Waynetown is a close-knit, mostly rural farming community in western Montgomery County. But until several years ago, few residents knew a nationally historic figure was forever in their midst.
William Bratton, buried beneath a white obelisk in the Old Pioneer Cemetery on the east edge of town, was a private in the famed Corps of Discovery. Recruited by William Clark in Clarksville, Bratton accompanied Capts. Clark and Meriwether Lewis on the extraordinary 1803-1806 expedition.

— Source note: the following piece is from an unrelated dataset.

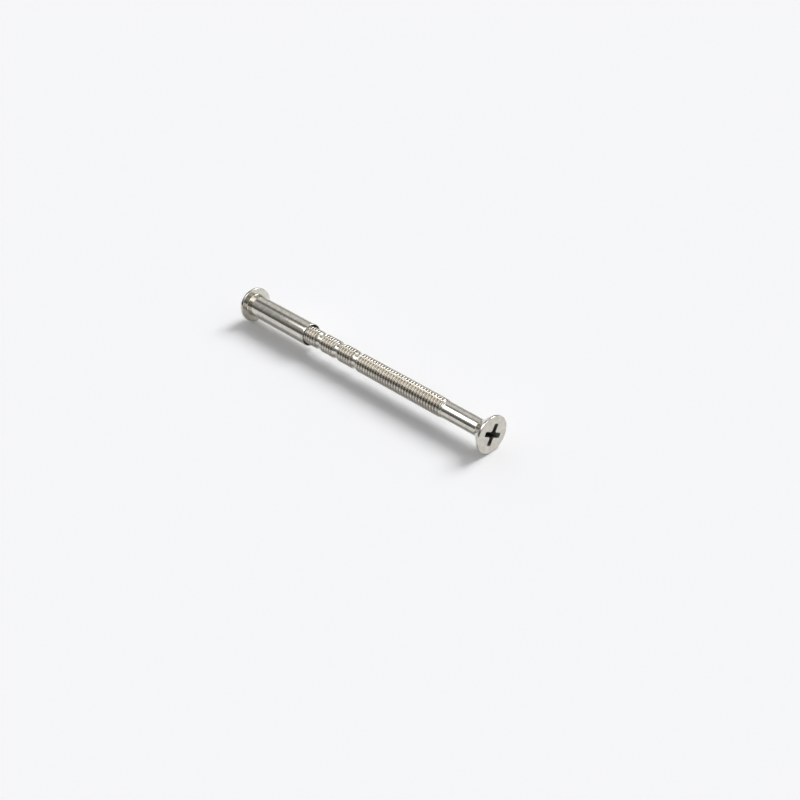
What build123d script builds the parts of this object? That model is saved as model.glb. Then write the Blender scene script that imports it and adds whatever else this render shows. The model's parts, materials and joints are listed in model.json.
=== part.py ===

“The man went the entire distance and back again, and is important to us today,” said Esther Duncan, a Lewis and Clark historian from nearby Wingate. She has worked tirelessly to bring Bratton the recognition she said he deserves. Duncan, who serves as secretary for the Ohio River Chapter of the Lewis and Clark Heritage Trail Foundation, was instrumental in having a historical marker for Bratton placed at the cemetery in 2002, just in time for the expedition’s bicentennial.
The expedition and its men teach us lessons still today about teamwork and cooperation. Duncan said the expedition rekindles her spirit in our nation’s democracy.
Born in Virginia in 1778, Bratton was living on the Kentucky frontier when the recruitment call went out for the military expedition to explore the West. A hundred or so men applied at Clarksville, but Lewis and Clark selected only nine before heading west down the Ohio River. Bratton was one of them.
Duncan, a Tipmont REMC consumer, said Bratton’s contributions to the expedition were significant. He was mentioned many times in the journals kept by the co-captains and others in the Corps. He was a skilled frontiersman and served the expedition as a hunter, blacksmith and saltmaker.
After the expedition returned to St. Louis in September 1806, Bratton was discharged. He then accompanied Lewis and Clark and several other original members of the Corps back to Clarksville in November of that year.
Details of the next 15 years of Bratton’s life are sketchy at times. Duncan noted he re-enlisted in the military in Kentucky in 1811. Toward the end of the War of 1812, he was captured and held briefly by the British.
In 1819, he married Mary Maxwell in Bowling Green, Ky. On Nov. 8, 1822, he purchased land on the Indiana frontier in Wayne Township, Montgomery County, and settled there. He and Mary had 10 children in all; eight lived into adulthood. His wife and four of their children are also buried in the pioneer cemetery beside him.
Bratton became a successful farmer and civic leader in Wayne Township. In 1824, he was appointed the township’s first justice of the peace. Duncan added that he no doubt drew on his military training and discipline to administer law and order. “Bratton was an upstanding man, and it shows,” she said. Some suggest he was also the first superintendent of schools in the area.
But apparently Bratton spoke little of the Lewis and Clark expedition as he aged. Duncan said she has uncovered almost no references Bratton made of his experiences. In some way, though, that may speak more about his character than if he had left volumes. Duncan likened him to the World War II soldiers who quietly returned to civilian life. “The real heroes,” she said, “you never hear from. I just wonder if William Bratton was just a modest man. He never said, ‘Well, when I was on the expedition, I did this and this …’”
Unlike many of his comrades in the Corps of Discovery, Bratton lived to an old age for his time. He died Nov. 11, 1841. He was 63.
Bratton left a historic mark on Indiana as a frontier leader, and on the nation as a member of the Corps. “He deserves all the credit, dignity and respect of a man of his stature,” said Duncan. “I call him a national hero.”